You own all your data. There's no proprietary Grey Matter system that locks you in. If you decide to work with another agency, all your data and dashboards come with you. Transparency and ownership matter.
AI-Powered Insights
Modern measurement systems need to be intelligent, not just informative. We layer AI and machine learning on top of your data to surface insights you would miss through manual analysis. Automated anomaly detection flags unusual patterns. if your conversion rate suddenly drops 40%, we spot it in real-time and alert your team.
Natural language reporting transforms raw data into plain-English insights. Instead of staring at a spreadsheet, you get a narrative: "Revenue-influenced marketing pipeline grew 18% this month, driven primarily by [campaign name] and content downloads from [content piece]. Cost per qualified lead improved 12% due to audience refinement in paid search.
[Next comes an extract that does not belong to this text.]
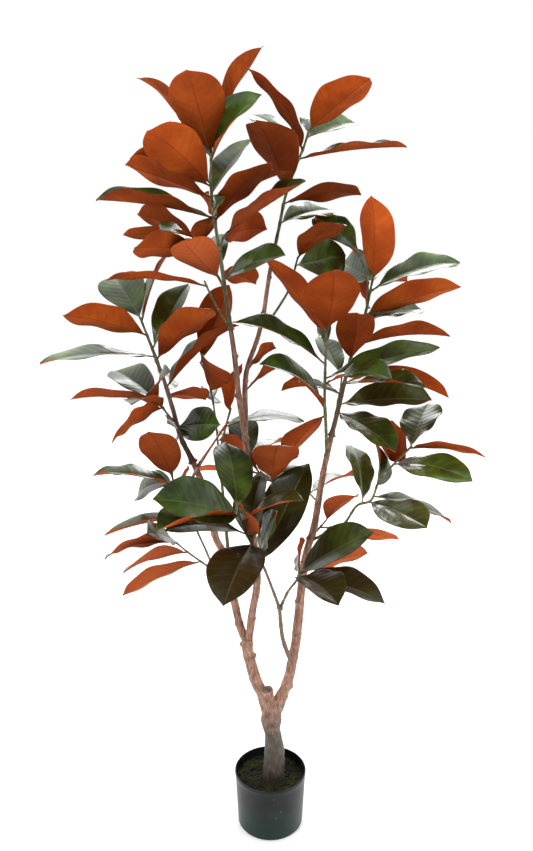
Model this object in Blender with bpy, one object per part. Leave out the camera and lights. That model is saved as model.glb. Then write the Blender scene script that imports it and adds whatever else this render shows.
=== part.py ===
"""A magnolia, 1.5 m tall, in a plastic nursery pot: pot, soil, trunk, limbs and leafy shoots.

Metres, +Z up, the floor at z = 0, the pot's axis on the Z axis, the front facing -Y.
Every shoot is one closed body, its stem joined with its own leaves, and it stops a small
clearance away from the limb that it grows on.
"""

import math

import bmesh
import bpy
from mathutils import Matrix, Vector

# ---- driving dimensions --------------------------------------------------------------------
TREE_HEIGHT = 1.5
LEAF_LENGTH = 0.165
LEAF_THICKNESS = 0.0014
POT_HEIGHT = 0.114
POT_RIM_RADIUS = 0.0735
POT_BASE_RADIUS = 0.067
POT_WALL = 0.0018
POT_FLOOR = 0.003
RIM_BAND = 0.006
SOIL_DROP = 0.016
TRUNK_FOOT_RADIUS = 0.0245
CLEARANCE = 0.0003

# ---- what follows from them ----------------------------------------------------------------
SOIL_TOP = POT_HEIGHT - SOIL_DROP
DRAWN_HEIGHT = 1.5
DRAWN_SOIL = 0.098
DRAWN_LEAF = 0.165
GROWTH = (TREE_HEIGHT - SOIL_TOP) / (DRAWN_HEIGHT - DRAWN_SOIL)
LEAF_SCALE = LEAF_LENGTH / DRAWN_LEAF
GIRTH = TRUNK_FOOT_RADIUS / 0.0245
POT_SIDES = 48
LIMB_SIDES = 8
TWIG_SIDES = 6

# A leaf's half width at shares of its length, as shares of its widest half width.
LEAF_OUTLINE = ((0.09, 0.07), (0.3, 0.72), (0.56, 1.0), (0.82, 0.74))
LEAF_FOLD = 0.16
LEAF_BOW = 0.05
LEAF_STALK = 0.0013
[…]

However, organic conversion rate declined 8%, suggesting [potential cause]. Recommended action: [specific next step]." This is how non-technical stakeholders actually understand data.
Performance forecasting models look at historical trends and market signals to predict what's likely to happen next quarter. If you have historically seen Q4 demand spike 40%, the model will forecast that. If you're trending toward a pipeline shortfall, the model alerts you so you can course-correct. This shifts measurement from reactive to proactive.
What Reporting Looks Like
We structure reporting around decision-making cadence, not arbitrary frequency. Different stakeholders need different information at different intervals.
WEEKLY PULSE
Automated dashboard sent to your team every Monday morning. High-level metrics: pipeline created this week, leads generated, qualified opportunities, revenue influenced (if deals closed), key campaign performance. No narrative. just the vital signs. The dashboard is always available for deeper exploration. This is for marketing teams and demand generation leaders. The question: 'What happened this week and do I need to take action?'
MONTHLY DEEP-DIVE
Strategic analysis and recommendations. What happened this month? Which campaigns performed well and why? Which underperformed and why? What changed from last month? What are the early indicators for next month? These reports are 15-20 pages, include visualizations, narrative explanation, and specific recommendations. This is for marketing leaders, demand generation directors, and CMOs. The meeting is usually 30-45 minutes of discussion, not presentation.
QUARTERLY REVIEW
Full strategic reset. How did we perform against plan this quarter? What were the major wins and learnings? How does our marketing efficiency compare to historical baselines and competitor benchmarks? What market signals are we seeing? What campaigns should we continue, stop, or modify next quarter? What budget reallocation would improve results? These are executive-level conversations involving marketing, sales leadership, and sometimes the CEO/CFO. The output is a revised plan for next quarter.
This cadence ensures you're always measuring, but not drowning in data. Weekly checks prevent small problems from becoming large ones. Monthly reviews allow for mid-month corrections. Quarterly planning ensures you're strategically aligned.